The table shows all connected clusters with their cloud provider (GCP/AWS/Azure icons), cluster name, project/account ID, location (region/zone), agent version, and connection status. Click any cluster name to open the Cluster View. API Keys are unique authentication tokens for each cluster. The agent uses these to securely sync data to Skyhook. They’re shown in the table but you rarely need to reference them directly; they’re already embedded in the helm commands. Treat them like passwords (don’t commit to git). Agent Version shows which Cluster Connector version is running. If an update is available, you’ll see an “(update required)” indicator. Click Install / Update to get the helm upgrade command. Updates have zero downtime: the new pod comes up before the old one terminates.

Managing Clusters

Updating the agent:
  1. Click Install / Update
  2. Copy the helm upgrade command
  3. Run in your terminal (authenticated to the cluster)

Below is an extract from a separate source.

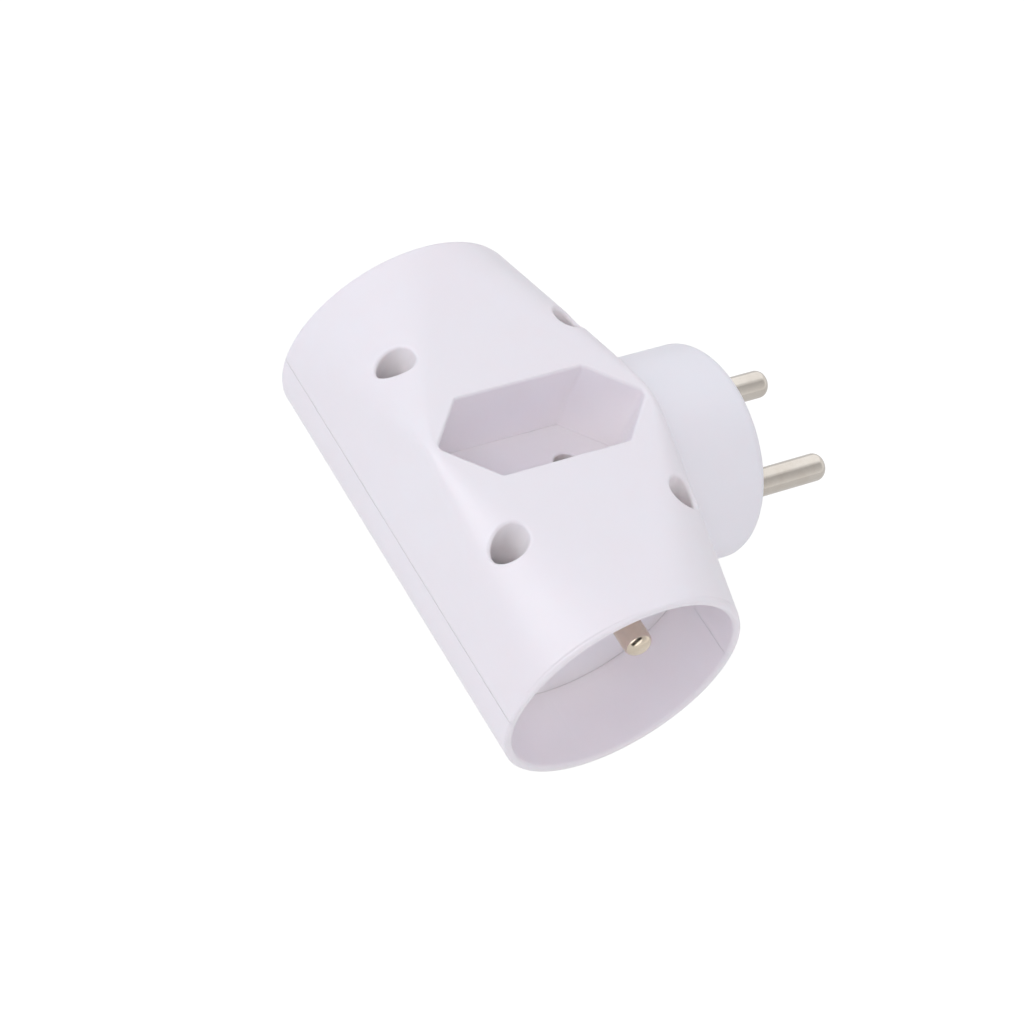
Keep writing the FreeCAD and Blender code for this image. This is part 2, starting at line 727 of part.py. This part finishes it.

Your API key is preserved automatically; no need to copy it separately. Removing a cluster: Stops syncing data and removes the cluster from Skyhook’s views and reports.
Removing a cluster doesn’t uninstall the agent from your Kubernetes cluster. You’ll need to run helm uninstall skyhook-cluster-connector -n skyhook-cluster-connector manually if you want it completely removed.